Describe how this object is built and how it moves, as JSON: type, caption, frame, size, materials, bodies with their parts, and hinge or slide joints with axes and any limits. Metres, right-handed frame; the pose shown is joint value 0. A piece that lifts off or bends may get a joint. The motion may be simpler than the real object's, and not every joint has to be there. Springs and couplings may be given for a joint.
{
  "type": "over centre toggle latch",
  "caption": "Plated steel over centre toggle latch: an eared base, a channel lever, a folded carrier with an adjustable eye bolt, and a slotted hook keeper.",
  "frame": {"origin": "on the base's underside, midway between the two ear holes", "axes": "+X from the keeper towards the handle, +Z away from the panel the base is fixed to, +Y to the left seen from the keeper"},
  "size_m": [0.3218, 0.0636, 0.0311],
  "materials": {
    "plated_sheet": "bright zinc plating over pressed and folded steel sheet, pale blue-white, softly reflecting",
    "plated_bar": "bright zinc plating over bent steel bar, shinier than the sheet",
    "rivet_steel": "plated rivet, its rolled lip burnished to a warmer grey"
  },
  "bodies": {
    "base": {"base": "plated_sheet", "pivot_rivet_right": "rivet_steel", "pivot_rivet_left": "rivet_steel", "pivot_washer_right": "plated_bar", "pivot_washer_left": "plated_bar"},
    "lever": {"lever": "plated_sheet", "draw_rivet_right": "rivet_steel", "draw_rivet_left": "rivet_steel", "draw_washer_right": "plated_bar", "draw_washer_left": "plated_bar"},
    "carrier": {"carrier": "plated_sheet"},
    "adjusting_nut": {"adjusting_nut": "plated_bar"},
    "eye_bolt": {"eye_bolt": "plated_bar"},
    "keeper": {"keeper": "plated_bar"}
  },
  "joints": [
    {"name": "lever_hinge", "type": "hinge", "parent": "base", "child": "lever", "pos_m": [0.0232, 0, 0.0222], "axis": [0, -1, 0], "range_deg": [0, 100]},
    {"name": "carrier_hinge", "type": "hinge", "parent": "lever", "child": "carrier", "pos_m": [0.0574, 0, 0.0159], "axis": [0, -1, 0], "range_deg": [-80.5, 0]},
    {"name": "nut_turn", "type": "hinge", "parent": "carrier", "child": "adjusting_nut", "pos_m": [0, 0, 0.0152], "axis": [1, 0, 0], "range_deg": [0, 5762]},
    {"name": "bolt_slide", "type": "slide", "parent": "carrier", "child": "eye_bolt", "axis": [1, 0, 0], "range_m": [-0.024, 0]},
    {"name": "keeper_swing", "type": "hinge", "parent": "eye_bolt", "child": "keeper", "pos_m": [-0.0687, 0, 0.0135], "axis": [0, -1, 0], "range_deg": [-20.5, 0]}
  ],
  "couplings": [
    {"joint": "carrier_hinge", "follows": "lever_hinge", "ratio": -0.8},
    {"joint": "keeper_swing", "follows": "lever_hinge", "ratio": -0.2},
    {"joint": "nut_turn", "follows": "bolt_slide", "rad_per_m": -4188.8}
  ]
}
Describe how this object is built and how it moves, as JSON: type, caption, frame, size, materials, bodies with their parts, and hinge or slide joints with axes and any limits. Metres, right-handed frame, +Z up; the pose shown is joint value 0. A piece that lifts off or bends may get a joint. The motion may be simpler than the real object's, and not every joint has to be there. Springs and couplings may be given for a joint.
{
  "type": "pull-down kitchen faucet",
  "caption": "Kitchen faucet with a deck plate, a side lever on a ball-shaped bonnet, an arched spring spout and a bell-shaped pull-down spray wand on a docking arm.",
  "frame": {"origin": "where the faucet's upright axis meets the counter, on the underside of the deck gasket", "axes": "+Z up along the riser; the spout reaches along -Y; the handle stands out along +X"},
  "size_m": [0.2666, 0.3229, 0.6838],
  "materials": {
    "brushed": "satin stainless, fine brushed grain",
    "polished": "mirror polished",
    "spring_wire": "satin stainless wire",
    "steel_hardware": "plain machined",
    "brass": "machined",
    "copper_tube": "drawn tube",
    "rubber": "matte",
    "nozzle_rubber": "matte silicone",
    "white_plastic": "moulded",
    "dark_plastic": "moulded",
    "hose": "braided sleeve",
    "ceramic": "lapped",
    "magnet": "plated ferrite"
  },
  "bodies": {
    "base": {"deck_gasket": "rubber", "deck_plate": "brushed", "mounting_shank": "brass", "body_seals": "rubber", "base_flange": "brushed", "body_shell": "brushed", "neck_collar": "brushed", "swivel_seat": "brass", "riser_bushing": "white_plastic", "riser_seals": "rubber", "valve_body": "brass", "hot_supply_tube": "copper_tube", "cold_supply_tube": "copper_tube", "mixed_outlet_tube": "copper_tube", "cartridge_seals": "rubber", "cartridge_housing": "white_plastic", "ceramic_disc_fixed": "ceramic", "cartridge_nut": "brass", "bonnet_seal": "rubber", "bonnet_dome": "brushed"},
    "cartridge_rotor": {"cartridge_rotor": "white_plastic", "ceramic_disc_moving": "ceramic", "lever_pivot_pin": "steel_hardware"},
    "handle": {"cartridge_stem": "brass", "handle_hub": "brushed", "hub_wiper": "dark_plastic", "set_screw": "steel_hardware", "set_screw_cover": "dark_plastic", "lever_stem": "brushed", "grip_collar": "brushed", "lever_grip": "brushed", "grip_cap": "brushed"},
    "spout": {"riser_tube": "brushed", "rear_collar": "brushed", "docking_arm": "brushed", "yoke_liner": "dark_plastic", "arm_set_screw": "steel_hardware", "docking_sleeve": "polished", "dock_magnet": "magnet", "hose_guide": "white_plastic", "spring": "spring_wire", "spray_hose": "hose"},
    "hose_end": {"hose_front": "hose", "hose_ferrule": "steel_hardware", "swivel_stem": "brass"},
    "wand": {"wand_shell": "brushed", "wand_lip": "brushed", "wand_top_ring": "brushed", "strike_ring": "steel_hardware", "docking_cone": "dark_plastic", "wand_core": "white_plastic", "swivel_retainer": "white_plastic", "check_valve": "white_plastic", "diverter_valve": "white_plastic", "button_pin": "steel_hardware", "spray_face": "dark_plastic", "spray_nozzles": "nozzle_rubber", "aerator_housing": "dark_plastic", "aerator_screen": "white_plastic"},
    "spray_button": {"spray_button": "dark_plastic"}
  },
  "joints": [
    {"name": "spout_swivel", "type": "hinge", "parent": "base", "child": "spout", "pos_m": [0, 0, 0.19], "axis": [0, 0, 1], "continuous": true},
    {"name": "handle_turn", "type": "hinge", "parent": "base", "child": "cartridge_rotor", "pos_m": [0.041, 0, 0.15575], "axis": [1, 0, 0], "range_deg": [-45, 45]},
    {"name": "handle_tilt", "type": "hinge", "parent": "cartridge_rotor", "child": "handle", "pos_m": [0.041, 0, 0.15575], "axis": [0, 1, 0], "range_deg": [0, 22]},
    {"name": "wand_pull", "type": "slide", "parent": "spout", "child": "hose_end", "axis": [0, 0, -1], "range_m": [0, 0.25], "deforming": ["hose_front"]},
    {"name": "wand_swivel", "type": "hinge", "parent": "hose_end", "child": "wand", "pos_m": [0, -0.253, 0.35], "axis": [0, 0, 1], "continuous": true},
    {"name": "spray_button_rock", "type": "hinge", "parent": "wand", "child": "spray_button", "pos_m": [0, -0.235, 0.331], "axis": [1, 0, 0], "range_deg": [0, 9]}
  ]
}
══════════════════════════════
Go through the listing above and restate it word for word.

Describe how this object is built and how it moves, as JSON: type, caption, frame, size, materials, bodies with their parts, and hinge or slide joints with axes and any limits. Metres, right-handed frame; the pose shown is joint value 0. A piece that lifts off or bends may get a joint. The motion may be simpler than the real object's, and not every joint has to be there. Springs and couplings may be given for a joint.
{
  "type": "over centre toggle latch",
  "caption": "Plated steel over centre toggle latch: an eared base, a channel lever, a folded carrier with an adjustable eye bolt, and a slotted hook keeper.",
  "frame": {"origin": "on the base's underside, midway between the two ear holes", "axes": "+X from the keeper towards the handle, +Z away from the panel the base is fixed to, +Y to the left seen from the keeper"},
  "size_m": [0.3218, 0.0636, 0.0311],
  "materials": {
    "plated_sheet": "bright zinc plating over pressed and folded steel sheet, pale blue-white, softly reflecting",
    "plated_bar": "bright zinc plating over bent steel bar, shinier than the sheet",
    "rivet_steel": "plated rivet, its rolled lip burnished to a warmer grey"
  },
  "bodies": {
    "base": {"base": "plated_sheet", "pivot_rivet_right": "rivet_steel", "pivot_rivet_left": "rivet_steel", "pivot_washer_right": "plated_bar", "pivot_washer_left": "plated_bar"},
    "lever": {"lever": "plated_sheet", "draw_rivet_right": "rivet_steel", "draw_rivet_left": "rivet_steel", "draw_washer_right": "plated_bar", "draw_washer_left": "plated_bar"},
    "carrier": {"carrier": "plated_sheet"},
    "adjusting_nut": {"adjusting_nut": "plated_bar"},
    "eye_bolt": {"eye_bolt": "plated_bar"},
    "keeper": {"keeper": "plated_bar"}
  },
  "joints": [
    {"name": "lever_hinge", "type": "hinge", "parent": "base", "child": "lever", "pos_m": [0.0232, 0, 0.0222], "axis": [0, -1, 0], "range_deg": [0, 100]},
    {"name": "carrier_hinge", "type": "hinge", "parent": "lever", "child": "carrier", "pos_m": [0.0574, 0, 0.0159], "axis": [0, -1, 0], "range_deg": [-80.5, 0]},
    {"name": "nut_turn", "type": "hinge", "parent": "carrier", "child": "adjusting_nut", "pos_m": [0, 0, 0.0152], "axis": [1, 0, 0], "range_deg": [0, 5762]},
    {"name": "bolt_slide", "type": "slide", "parent": "carrier", "child": "eye_bolt", "axis": [1, 0, 0], "range_m": [-0.024, 0]},
    {"name": "keeper_swing", "type": "hinge", "parent": "eye_bolt", "child": "keeper", "pos_m": [-0.0687, 0, 0.0135], "axis": [0, -1, 0], "range_deg": [-20.5, 0]}
  ],
  "couplings": [
    {"joint": "carrier_hinge", "follows": "lever_hinge", "ratio": -0.8},
    {"joint": "keeper_swing", "follows": "lever_hinge", "ratio": -0.2},
    {"joint": "nut_turn", "follows": "bolt_slide", "rad_per_m": -4188.8}
  ]
}
Describe how this object is built and how it moves, as JSON: type, caption, frame, size, materials, bodies with their parts, and hinge or slide joints with axes and any limits. Metres, right-handed frame, +Z up; the pose shown is joint value 0. A piece that lifts off or bends may get a joint. The motion may be simpler than the real object's, and not every joint has to be there. Springs and couplings may be given for a joint.
{
  "type": "pull-down kitchen faucet",
  "caption": "Kitchen faucet with a deck plate, a side lever on a ball-shaped bonnet, an arched spring spout and a bell-shaped pull-down spray wand on a docking arm.",
  "frame": {"origin": "where the faucet's upright axis meets the counter, on the underside of the deck gasket", "axes": "+Z up along the riser; the spout reaches along -Y; the handle stands out along +X"},
  "size_m": [0.2666, 0.3229, 0.6838],
  "materials": {
    "brushed": "satin stainless, fine brushed grain",
    "polished": "mirror polished",
    "spring_wire": "satin stainless wire",
    "steel_hardware": "plain machined",
    "brass": "machined",
    "copper_tube": "drawn tube",
    "rubber": "matte",
    "nozzle_rubber": "matte silicone",
    "white_plastic": "moulded",
    "dark_plastic": "moulded",
    "hose": "braided sleeve",
    "ceramic": "lapped",
    "magnet": "plated ferrite"
  },
  "bodies": {
    "base": {"deck_gasket": "rubber", "deck_plate": "brushed", "mounting_shank": "brass", "body_seals": "rubber", "base_flange": "brushed", "body_shell": "brushed", "neck_collar": "brushed", "swivel_seat": "brass", "riser_bushing": "white_plastic", "riser_seals": "rubber", "valve_body": "brass", "hot_supply_tube": "copper_tube", "cold_supply_tube": "copper_tube", "mixed_outlet_tube": "copper_tube", "cartridge_seals": "rubber", "cartridge_housing": "white_plastic", "ceramic_disc_fixed": "ceramic", "cartridge_nut": "brass", "bonnet_seal": "rubber", "bonnet_dome": "brushed"},
    "cartridge_rotor": {"cartridge_rotor": "white_plastic", "ceramic_disc_moving": "ceramic", "lever_pivot_pin": "steel_hardware"},
    "handle": {"cartridge_stem": "brass", "handle_hub": "brushed", "hub_wiper": "dark_plastic", "set_screw": "steel_hardware", "set_screw_cover": "dark_plastic", "lever_stem": "brushed", "grip_collar": "brushed", "lever_grip": "brushed", "grip_cap": "brushed"},
    "spout": {"riser_tube": "brushed", "rear_collar": "brushed", "docking_arm": "brushed", "yoke_liner": "dark_plastic", "arm_set_screw": "steel_hardware", "docking_sleeve": "polished", "dock_magnet": "magnet", "hose_guide": "white_plastic", "spring": "spring_wire", "spray_hose": "hose"},
    "hose_end": {"hose_front": "hose", "hose_ferrule": "steel_hardware", "swivel_stem": "brass"},
    "wand": {"wand_shell": "brushed", "wand_lip": "brushed", "wand_top_ring": "brushed", "strike_ring": "steel_hardware", "docking_cone": "dark_plastic", "wand_core": "white_plastic", "swivel_retainer": "white_plastic", "check_valve": "white_plastic", "diverter_valve": "white_plastic", "button_pin": "steel_hardware", "spray_face": "dark_plastic", "spray_nozzles": "nozzle_rubber", "aerator_housing": "dark_plastic", "aerator_screen": "white_plastic"},
    "spray_button": {"spray_button": "dark_plastic"}
  },
  "joints": [
    {"name": "spout_swivel", "type": "hinge", "parent": "base", "child": "spout", "pos_m": [0, 0, 0.19], "axis": [0, 0, 1], "continuous": true},
    {"name": "handle_turn", "type": "hinge", "parent": "base", "child": "cartridge_rotor", "pos_m": [0.041, 0, 0.15575], "axis": [1, 0, 0], "range_deg": [-45, 45]},
    {"name": "handle_tilt", "type": "hinge", "parent": "cartridge_rotor", "child": "handle", "pos_m": [0.041, 0, 0.15575], "axis": [0, 1, 0], "range_deg": [0, 22]},
    {"name": "wand_pull", "type": "slide", "parent": "spout", "child": "hose_end", "axis": [0, 0, -1], "range_m": [0, 0.25], "deforming": ["hose_front"]},
    {"name": "wand_swivel", "type": "hinge", "parent": "hose_end", "child": "wand", "pos_m": [0, -0.253, 0.35], "axis": [0, 0, 1], "continuous": true},
    {"name": "spray_button_rock", "type": "hinge", "parent": "wand", "child": "spray_button", "pos_m": [0, -0.235, 0.331], "axis": [1, 0, 0], "range_deg": [0, 9]}
  ]
}